Hewlett-Packard, Cyrano Sciences, Sign "Electronic Nose" Research Agreement
Hewlett-Packard Co. (Palo Alto, CA) and Cyrano Sciences, Inc. (Pasadena, CA) have teamed up on a project that could bring inexpensive, portable, and highly reliable chemical sensing to both laboratory and process settings. Cyrano specializes in so-called "electronic nose" sensing technology, which uses an array of chemical sensors instead of traditional separations/spectroscopy to pick out airborne chemicals from mixtures of gases.

Target markets for the proposed products include chemical and biological research, chemical, food, and pharmaceutical processing, environmental monitoring, as well as medical diagnostics and consumer products. Financial terms of the deal were not disclosed.
Applications
Chemical noses consist of sensor arrays rather than analyte-specific sensors. As such they have the potential to be much more versatile than dedicated analyzers. Instead of generating a simple signal, the strength of which is proportional to the target gas concentration, chemical noses generate a pattern of signals from several distinct sensors. In theory analytes will elicit unique pattern responses from the device. This quality makes chemical noses the equivalent of human noses in their ability to discriminate many different compounds.
For example, a chemical nose might enable food companies to monitor batch-to-batch consistency by providing a distinct pattern for the target formulation. For chemical, pharmaceutical, and environmental work a portable tool could detect leaks in pipelines and storage containers, even in the presence of other odors. In laboratories, chemical noses could monitor airborne chemicals and alert workers of unhealthful levels of solvents and reagents. Electronic noses could also be used to monitor the chemical components of breath or bodily fluids, but this application is highly regulated and will take years to commercialize. In the consumer arena, HP and Cyrano are looking at possible use in refrigerators to detect spoiled foods, or as a monitor in microwave ovens to indicate when food is cooked properly.
"We are always looking to pursue strategic collaborations with companies that can help us accelerate our product development efforts and enhance our market opportunities," said Steven Sunshine, president and chief executive officer at Cyrano Sciences, Inc. In this case, Cyrano's sensor array will benefit from HP's 4440A chemical sensor, which uses quadrupole mass detection to identify airborne compounds unequivocally. "The HP 4440A chemical sensor is the benchmark against which other sensing technologies are measured," Sunshine added. "We are confident that HP's extensive product engineering experience and our in-depth knowledge of chemical sensors and innovative technology will be a winning combination."

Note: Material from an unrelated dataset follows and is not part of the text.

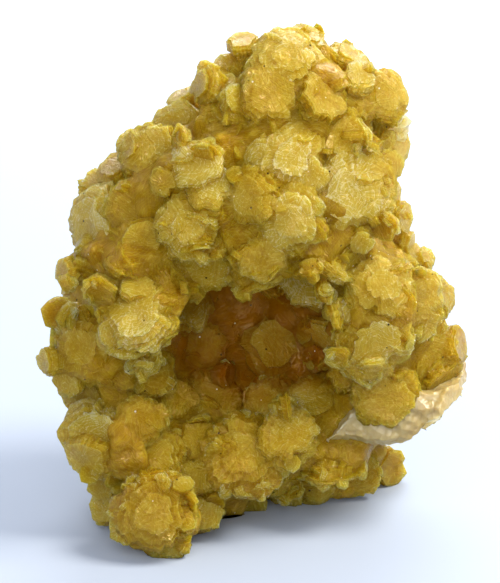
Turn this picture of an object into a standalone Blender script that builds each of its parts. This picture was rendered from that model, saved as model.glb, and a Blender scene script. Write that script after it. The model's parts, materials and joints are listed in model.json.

According to Jeff White, marketing manager at HP's Little Falls Analytical Division in Wilmington, DE, Cyrano's approach to portable, inexpensive, easy-to-use sensors complements HP's instrumentation expertise. "We believe their chip-based sensors will find applications in many different markets," White said, "including the large and exciting home market."
4440A Chemical Sensor
Although HP's 4440A chemical mass sensor will hardly make electronic noses more portable or affordable (see figure of a completely configured 4440A), it will impart functionality that has previously been lacking in other electronic noses, i.e. confirmation of a chemical's atomic mass. As such the combination of the 4440A and the electronic nose will, at least in the near term, be much more likely deployed in process settings than in your favorite refrigerator.
The 4440A uses quadrupole technology as a mass sensor to provide qualitative and quantitative information about sample attributes. HP claims the 4440A is rugged, stable, and reliable in a variety of laboratory environments. It is not affected by moisture, humidity, or other substances that can poison typical solid-state sensors.
Electronic Nose Technology
Like the complex system of receptors and neurons that "fingerprint" and store electrical signatures to the brain in the human nose, the essentially limitless number of different patterns generated by combinations of unique polymers enables Cyrano Sciences to offer a wide range of odor-detection capabilities from one technology base.
This broadly tuned array of sensors sets itself apart from other technologies because it offers minimal (currently sub-second) cycle time, can detect multiple odors, can work in almost any environment without special sample preparation or isolation conditions, and does not require advanced sensor design or cleansing between tests.
The underlying principle of Cyrano Sciences' electronic nose is simple. An array of sensors, composed of dispersed conductive particles within organic polymers, expands like a sponge when it comes in contact with a vapor, increasing the resistance of the composite. The normalized change in resistance is then transmitted to a processor to identify the type, quantity, and quality of the odor based on the pattern change in the sensor array.
Polymers swell to varying degrees because of their unique response to different vapors. Regardless of whether an odor results from a complex mixture of chemicals in vapor or from a single chemical, the technology contains enough polymer arrays to yield a distinct electrical fingerprint for each vapor. In the end, the pattern of resistance changes on the array is diagnostic of the vapor, while the amplitude of the patterns indicates the concentration of the vapor.
Cyrano Sciences was founded by Nathan S. Lewis, Robert H. Grubbs, and Rodney M Goodman, all engineering professors at the California Institute of Technology.